The number of parameters of the system is thus 5 times larger than the ones of the static network.
I suggest to have an ablation where the hebbian parameters are shared among the neurons in one layer.
- It is very strange that all realizations would be bad at the same morphology for the ant. see below.

__ Correctness__: EQ after 149 (should have a number): The N(0,1) term here is misleading and I think it is wrong. What is meant is the same deviation sample that was used in h_t+sigma N(0,1). I recommend to use \xi_t = N(0,1) and then you can use the same noise realization in both equations.
I am questioning the results on the Ant for symmetry reasons:
To me these two changed morphologies are essentially equal up to a rotational symmetry and the fitness function is also invariant to this symmetry. So I expect that each run of the static network would be bad at one of the mophologies and not all the time at the same.

__ Clarity__: The paper is well understandable.
line 142 and following: I think h is the set {A,B,C,D}, should be explicitly stated
I was not sure whether the Ant was trained on all morphologies. I found it in the text, but maybe this could be more prominent. Some sentences suggest that there is an "adapation" to the other mophologies, but the policy always "adapts" to the current situation, but all of them are seen during training.

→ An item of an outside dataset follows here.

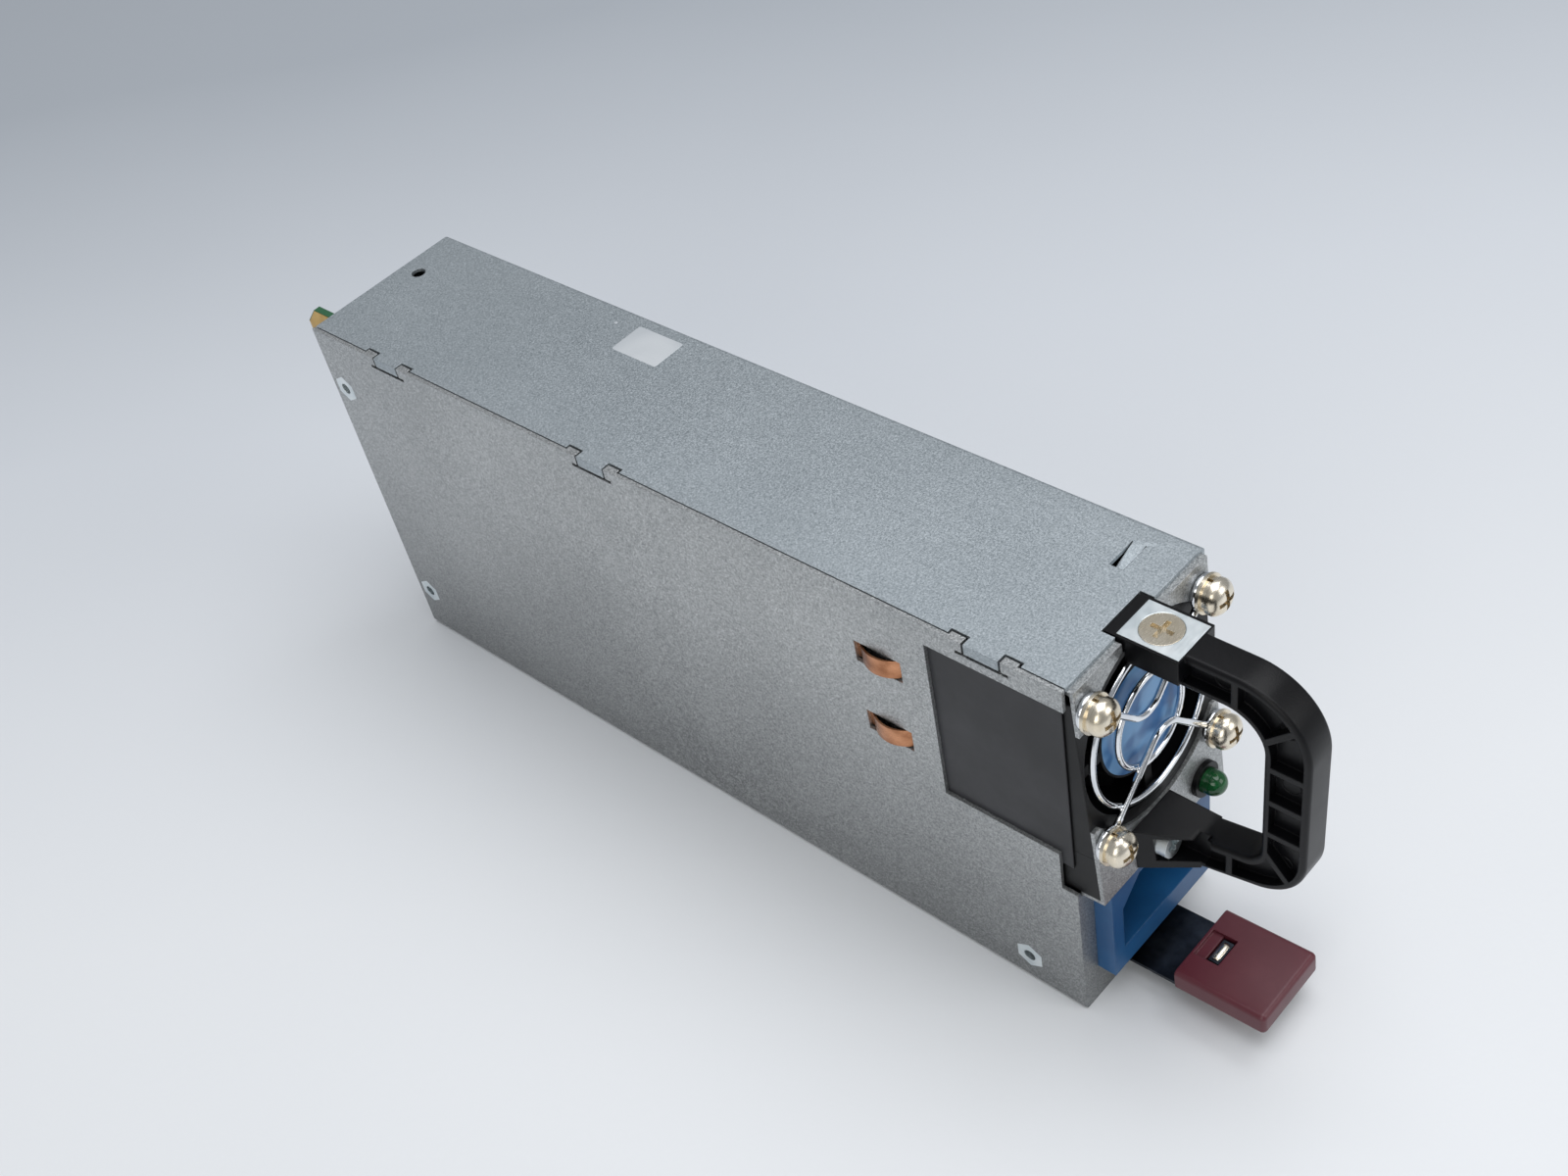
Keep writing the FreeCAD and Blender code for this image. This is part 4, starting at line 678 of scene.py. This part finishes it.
# %% Camera
SENSOR = 36
LENS_OVER_WIDTH = 1878.0 / 1600
SHIFT = (14.9 / 1600, 128.4 / 1600)
AZIMUTH, ELEVATION, ROLL = (math.radians(angle) for angle in (-127.578, 45.953, -14.113))
EYE_AT = Vector((-172.98, -223.69, 298.93)) * MM


def look():
    """The camera's right, up and backward directions from azimuth, elevation and roll."""
    back = Vector((math.cos(ELEVATION) * math.cos(AZIMUTH), math.cos(ELEVATION) * math.sin(AZIMUTH),
                   math.sin(ELEVATION)))
    right = (-back).cross(Vector((0, 0, 1))).normalized()
    up = right.cross(-back)
    turned = math.cos(ROLL) * right + math.sin(ROLL) * up
    raised = -math.sin(ROLL) * right + math.cos(ROLL) * up
    return Matrix((turned, raised, back)).transposed()


scene = bpy.context.scene
camera = bpy.data.objects.new("camera", bpy.data.cameras.new("camera"))
scene.collection.objects.link(camera)
camera.matrix_world = Matrix.Translation(EYE_AT) @ look().to_4x4()
camera.data.sensor_width = SENSOR
camera.data.lens = LENS_OVER_WIDTH * SENSOR
camera.data.shift_x, camera.data.shift_y = SHIFT
camera.data.clip_start = 0.01
scene.camera = camera
print("lens", round(camera.data.lens, 1), "mm")

# %% Light
def area_light(name, at, towards, size, watts, tint):
    """A square soft box at a point, aimed at another."""
    data = bpy.data.lights.new(name, "AREA")
    data.shape, data.size, data.energy = "SQUARE", size, watts
    data.color = linear(tint)[:3]
    obj = bpy.data.objects.new(name, data)
    scene.collection.objects.link(obj)
    obj.location = at
    obj.rotation_euler = (Vector(at) - Vector(towards)).to_track_quat("Z", "Y").to_euler()
    return obj


LIGHTS = {
    "ceiling": ((0.15, -0.15, 1.25), (0, 0, 0.05), 1.2, 12.5, "#fbfcff"),
    "window": ((-1.1, -0.5, 0.65), (0, 0, 0.04), 0.8, 4.2, "#fffdf8"),
    "front_fill": ((0.45, -1.2, 0.7), (0, -0.05, 0.05), 0.7, 3.2, "#ffffff"),
}
ROOM_TINT, ROOM_STRENGTH = "#dfe3e8", 0.42
for name, setting in LIGHTS.items():
    area_light(name, *setting)
world = bpy.data.worlds.new("room")
scene.world = world
world.use_nodes = True
sky = world.node_tree.nodes["Background"]
sky.inputs["Color"].default_value = linear(ROOM_TINT)
sky.inputs["Strength"].default_value = ROOM_STRENGTH
scene.view_settings.view_transform = "Standard"
print("lights", len(bpy.data.lights))

# %% [markdown]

__ Relation to Prior Work__: The relation to prior work is well done.
A more general hebbian learning rules are described in this paper:
Zappacosta S, Mannella F, Mirolli M, Baldassarre G (2018) General differential Hebbian learning: Capturing temporal relations between events in neural networks and the brain. PLOS Computational Biology 14(8): e1006227
which would give you more than 4 parameters to tune.
Along the lines of differential Hebbian Learning this paper
Der, R., Martius, G. Novel plasticity rule can explain the development of sensorimotor intelligence. Proceedings of the National Academy of Sciences, 112(45):E6224-E6232, 2015
is also relevant, as it shows how a learning rule can generate a variety of coordinated behavior even without optimizing it for the morphology or specializing it for each neuron.

__ Reproducibility__: Yes

__ Additional Feedback__: The code is provided, however exact call-commands with the parameters used was not provided.
Fig 4: it looks more like 100-200 steps to converge
The color codes in the figures are hard to read/distinghuish
*** UPDATE AFTER REBUTTAL ***
thanks for the clarifications. I suggest to include the results that you obtained by leaving out morphologies at training time in the final version.